The throw is on time, to the back shoulder away from the defender, and Heyward does a nice job making the catch and sneaking inside the pylon. Well drawn up, and well executed.
Here is the lone blemish against the Spartan defense on the day, but it was quite the blemish, and at the time it made it a one score game.
So what you have here is Rutgers trying to spread out and confuse MSU’s defense. You have the two wideouts to the bottom, and then you have the two stacked to the top of the formation. MSU is in their base defense here so the safeties and the linebackers are going to need to pick up the right players to avoid a breakdown.

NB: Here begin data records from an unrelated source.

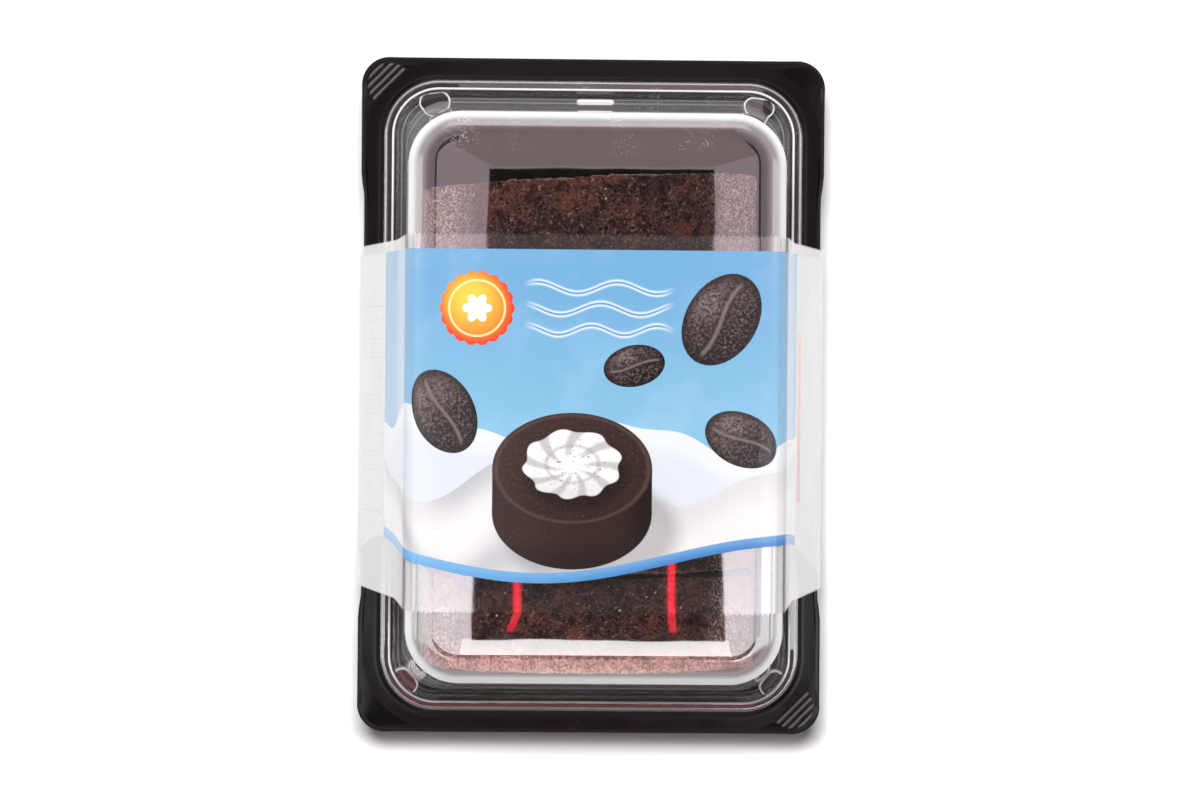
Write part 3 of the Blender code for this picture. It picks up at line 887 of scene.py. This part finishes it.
def film_material():
    """Printed film: ink where the print covers it, and clear film along its edges."""
    material, tree = new_material("printed film")
    uv = field(tree, "ShaderNodeUVMap", 0, uv_map="print")
    parts = add_node(tree, "ShaderNodeSeparateXYZ", {"Vector": uv}).outputs
    u, v = Field(tree, parts[0]), Field(tree, parts[1])
    place = axes(tree)[3]
    normal = bump(noise(place, 0.020, 1.0), 0.00002)
    colour, cover = paint_print(u, v, noise(place, 0.00060, 3.0, 0.7), noise(place, 0.013, 3.0, 0.5))
    glossy = {"Base Color": colour, "Roughness": 0.14, "IOR": 1.36, "Normal": normal}
    ink = add_node(tree, "ShaderNodeBsdfPrincipled", glossy).outputs[0]
    # Milk of the clear film: a little haze all over and a little more on the far half, and much more where the film
    # turns down the sides, which is a painted reflection
    haze = v.above(0.0, 0.01) * 0.015 + abs(u).step(0.043, 0.050) * 0.28 + 0.015
    return finished(material, mix_shader(tree, cover, clear_sheet(FILM_TINT, FILM_ROUGHNESS, normal, haze), ink))


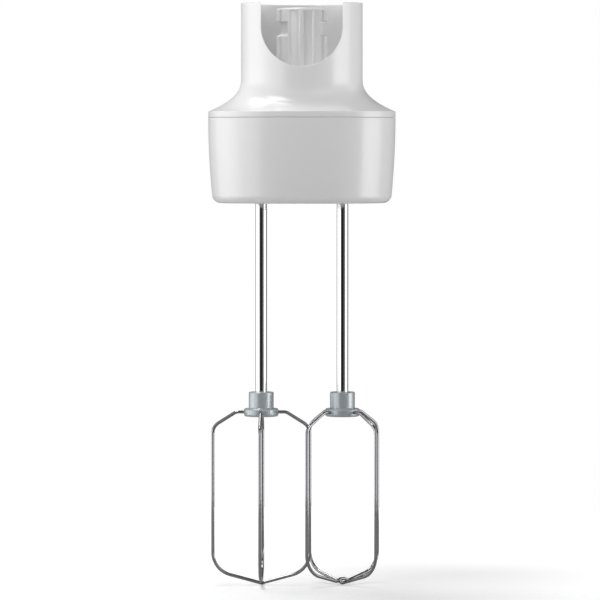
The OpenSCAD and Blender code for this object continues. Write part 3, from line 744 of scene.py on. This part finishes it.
def makeTower(material):
    low, top = (corner.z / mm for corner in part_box("coupling_tower"))
    # rows stand closer together where the cap and the two ends of the latch groove bend
    rows = [top - 1.0 - 0.12 * k for k in range(7)] + [31.5, 30.2, 29.5]
    rows += [29.3 - 0.1 * k for k in range(9)] + [27.5, 26.0, 24.6] + [24.0 - 0.15 * k for k in range(17)]
    rows += [20.5, 18.0, 15.0, 12.0, 9.0, 7.2, tower["spigotTop"] + 0.35]
    outline = [(tower["bore"], tower["boreFloor"], 0), (tower["bore"], top, tower["rim"]),
               (tower["radius"], top, tower["rim"])]
    outline += [(tower["radius"], z, 0) for z in rows]
    flangeTop = -tower["floorThickness"]
    flangeLow = flangeTop - tower["flangeThickness"]
    footTop = low + tower["footHeight"]
    outline += [(tower["radius"], tower["spigotTop"], 0), (tower["spigotRadius"], tower["spigotTop"], 0.5),
                (tower["spigotRadius"], 0, 0.2), (tower["neckRadius"], 0, 0),
                (tower["neckRadius"], flangeTop, 0), (tower["flangeRadius"], flangeTop, 0),
                (tower["flangeRadius"], flangeLow, 0),
                (tower["pipeRadius"], flangeLow, 0), (tower["pipeRadius"], footTop, 0),
                (tower["footRadius"], footTop, 0.4), (tower["footRadius"], low, 0.2),
                (tower["shaftHole"], low, 0), (tower["shaftHole"], tower["shaftHoleTop"], 0),
                (tower["socketHole"], tower["shaftHoleTop"], 0), (tower["socketHole"], tower["boreFloor"], 0)]
    bm = spunMesh(outline, tower["columns"], closed=True, fillets=5)
    for vert in bm.verts:
        z = vert.co.z / mm
        fluted = tower["spigotTop"] + 0.2 < z < top - tower["rim"] - 0.05
        if fluted and vert.co.xy.length > (tower["radius"] - 0.05) * mm:
            phi = phiAt(vert)
            vert.co = polar(towerRadius(phi, z, top), phi, z)
    return finishPiece("couplingTower", bm, material, "housing", ["coupling_tower"], sharp=50)


beater = {
    "shaftRadius": 2.8,
    "grooveDepth": 0.4,
    "ringHalf": 0.6,
    "shoulder": 0.15,
    "tipTaper": 1.0,
    "tipInset": 0.9,
    "hubRadius": 6.0,
    "hubSleeve": 7.9,
    "flangeRadius": 8.3,
    "hubGrip": 0.05,
    "wire": 1.6,
    "wireRoot": 4.2,
    "kneeBend": 4.0,
    "topOut": 12.0,
    "topFall": 32,
    "topBend": 6.0,
    "loopRadius": 23.27,
    "lowFall": 15,
    "lowBend": 11.0,
    "tipBend": 2.4,
    "archHalf": 1.9,
    "archGap": 0.45,
    "turn": {"left": -1.1, "right": -47.4},
    "sides": 20,
    "bendSteps": 10,
}


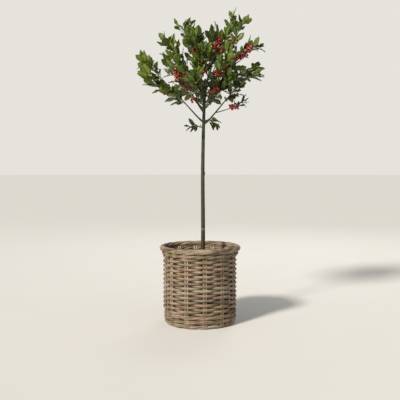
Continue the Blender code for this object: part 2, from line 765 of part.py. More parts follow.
def twig_object(points, radii, material):
    bm = bmesh.new()
    limb_mesh(bm, points, radii, TWIG_SIDES)
    return add_object("twig", bm, material)


def fuse(name, base, others, material):
    """Join a mass into one body: a union on a collection, applied, with its pieces then removed."""
    group = bpy.data.collections.new(f"{name} pieces")
    for item in others:
        group.objects.link(item)
    joint = base.modifiers.new("union", "BOOLEAN")
    joint.operation = "UNION"
    joint.operand_type = "COLLECTION"
    joint.collection = group
    joint.solver = "EXACT"
    graph = bpy.context.evaluated_depsgraph_get()
    mesh = bpy.data.meshes.new_from_object(base.evaluated_get(graph))
    for item in [base, *others]:
        bpy.data.objects.remove(item, do_unlink=True)
    bpy.data.collections.remove(group)
    bm = bmesh.new()
    bm.from_mesh(mesh)
    bpy.data.meshes.remove(mesh)
    keep_outer_shell(bm)
    return add_object(name, bm, material)


def shells_of(bm):
    """Groups of vertices that hang together."""
    left = set(bm.verts)
    shells = []
    while left:
        queue = [left.pop()]
        shell = []
        while queue:
            vert = queue.pop()
            shell.append(vert)
            for edge in vert.link_edges:
                other = edge.other_vert(vert)
                if other in left:
                    left.remove(other)
                    queue.append(other)
        shells.append(shell)
    return shells


def keep_outer_shell(bm):
    """Fill any hollow that fusing sealed, and drop loose scraps."""
    shells = sorted(shells_of(bm), key=len)
    scrap = [vert for shell in shells[:-1] for vert in shell]
    bmesh.ops.delete(bm, geom=scrap, context="VERTS")


def foliage(name):
    plan = plan_mass(name)
    material = surface(f"{name} green", (0.045, 0.085, 0.012), 0.35)
    twigs = [twig_object(points, radii, material) for points, radii in plan["twigs"]]
    pieces = twigs[1:]
    pieces += [leaf_object(corners, material) for corners in plan["leaves"]]
    pieces += [berry_object(centre, material) for centre in plan["berries"]]
    return fuse(name, twigs[0], pieces, material)


def build():
    clear_scene()
    lay_out_limbs()
    lay_out_stems()
    basket_base()
    basket_foot()
    basket_wall()
    basket_upper_band()
    basket_border()
    growing_pot()
    soil()
    trunk()
    for name in BOUGHS:
        bough(name)
    for name in MASSES:
        foliage(name)


build()
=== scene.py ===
"""Looks of a small potted holly grown as a standard: a berried head on a bare stem, in a rattan basket."""
import math
import random
from collections import namedtuple

import bmesh
import bpy
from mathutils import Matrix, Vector, noise
from mathutils.bvhtree import BVHTree


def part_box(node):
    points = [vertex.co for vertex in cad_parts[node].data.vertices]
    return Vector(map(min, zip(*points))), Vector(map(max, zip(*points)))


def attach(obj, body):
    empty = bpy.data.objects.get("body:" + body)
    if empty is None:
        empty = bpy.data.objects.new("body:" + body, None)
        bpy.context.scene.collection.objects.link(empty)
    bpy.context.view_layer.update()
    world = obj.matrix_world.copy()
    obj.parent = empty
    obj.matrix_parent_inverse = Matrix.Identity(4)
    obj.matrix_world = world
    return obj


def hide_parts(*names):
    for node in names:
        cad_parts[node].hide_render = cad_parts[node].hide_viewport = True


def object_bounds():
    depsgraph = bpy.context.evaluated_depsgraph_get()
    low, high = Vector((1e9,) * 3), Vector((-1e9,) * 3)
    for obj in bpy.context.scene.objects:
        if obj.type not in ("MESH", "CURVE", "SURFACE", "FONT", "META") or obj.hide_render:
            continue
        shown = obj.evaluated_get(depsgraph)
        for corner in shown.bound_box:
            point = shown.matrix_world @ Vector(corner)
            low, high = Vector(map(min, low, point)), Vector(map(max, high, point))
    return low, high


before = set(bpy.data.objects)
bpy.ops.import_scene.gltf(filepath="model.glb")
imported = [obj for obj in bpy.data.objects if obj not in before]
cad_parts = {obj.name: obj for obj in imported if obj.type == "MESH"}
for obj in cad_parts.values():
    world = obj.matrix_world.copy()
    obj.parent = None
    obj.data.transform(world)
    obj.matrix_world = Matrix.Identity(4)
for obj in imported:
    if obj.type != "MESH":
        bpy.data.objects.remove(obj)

cad_low, cad_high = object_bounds()

# Base of the basket
# A round mat of rattan: rods woven in rings round crossed sticks, of which only the rings are drawn.
# The foot is woven on round its edge, and it lies flat on whatever the basket stands on.
FULL_TURN = 2.0 * math.pi
UP = Vector((0.0, 0.0, 1.0))
STAKE_GROUPS = 12
FIRST_STAKE = math.radians(-90.0 + 7.9)   # the group of stakes nearest to the front
ROD_SIDES = 8
ROD_STEPS = 192
BASE_ROD = 0.0034
BASE_PITCH = 0.0074
BASE_WAVE = 0.0012
WAVE_FLATNESS = 0.75          # under 1, a rod runs straighter in front of its stakes
chance = random.Random(31)


def linear(code):
    """An sRGB hex colour as linear red, green, blue and alpha."""
    shades = [int(code[i:i + 2], 16) / 255.0 for i in (1, 3, 5)]
    return [s / 12.92 if s <= 0.04045 else ((s + 0.055) / 1.055) ** 2.4 for s in shades] + [1.0]


def add_node(tree, kind, inputs=None, **settings):
    """A shader node with its settings, and its inputs set or linked."""
    made = tree.nodes.new(kind)
    for name, value in settings.items():
        setattr(made, name, value)
    for name, value in (inputs or {}).items():
        if isinstance(value, bpy.types.NodeSocket):
            tree.links.new(value, made.inputs[name])
        else:
            made.inputs[name].default_value = value
    return made


def begin_material(name, roughness, ior=1.5):
    """A new material with its tree, its shader and the place of each point on the object."""
    material = bpy.data.materials.new(name)
    material.use_nodes = True
    tree = material.node_tree
    shader = tree.nodes["Principled BSDF"]
    shader.inputs["Roughness"].default_value = roughness
    shader.inputs["IOR"].default_value = ior
    place = add_node(tree, "ShaderNodeTexCoord").outputs["Object"]
    return material, tree, shader, place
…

That breakdown comes with the running back coming out of the backfield.
Here is the wide overhead view. As the play starts to develop, each of the Rutgers receivers will be accounted for by the MSU defensive back with the corresponding colored circle.
Here we see that in action, and the DBs covering pretty well. Our guy in read is trying to play catch up on the shallow crossing route, but two of the linebackers are also in the area. Now our running back out of the backfield is in orange. He is running straight up field and the LB on that side, Simmons is shadowing him and even starts to turn and run with him...and then he stops and passes the off...
Except there is no one to pass him off to. So now we have a problem.
Bachie tries to play catch up here and the ball is a little under thrown, but its enough to complete the pass and then Blackshear is able to turn and get to the endzone before anyone can get him.
Linebackers in coverage has been an area that the MSU defense has struggled in this year, especially the outside linebackers. Bachie has three picks and has been pretty solid, but we have seen others burned on multiple occasions. That is something that they will need to work on, as I expect MSU’s bowl opponent, likely an SEC team, to try and take advantage of those breakdowns.
That is it for this week. Thanks for reading along this year, hopefully it provided some level of enlightenment for you. We will of course be back to review MSU’s bowl game, and if we have time, maybe take a look at MSU’s bowl opponent before the game.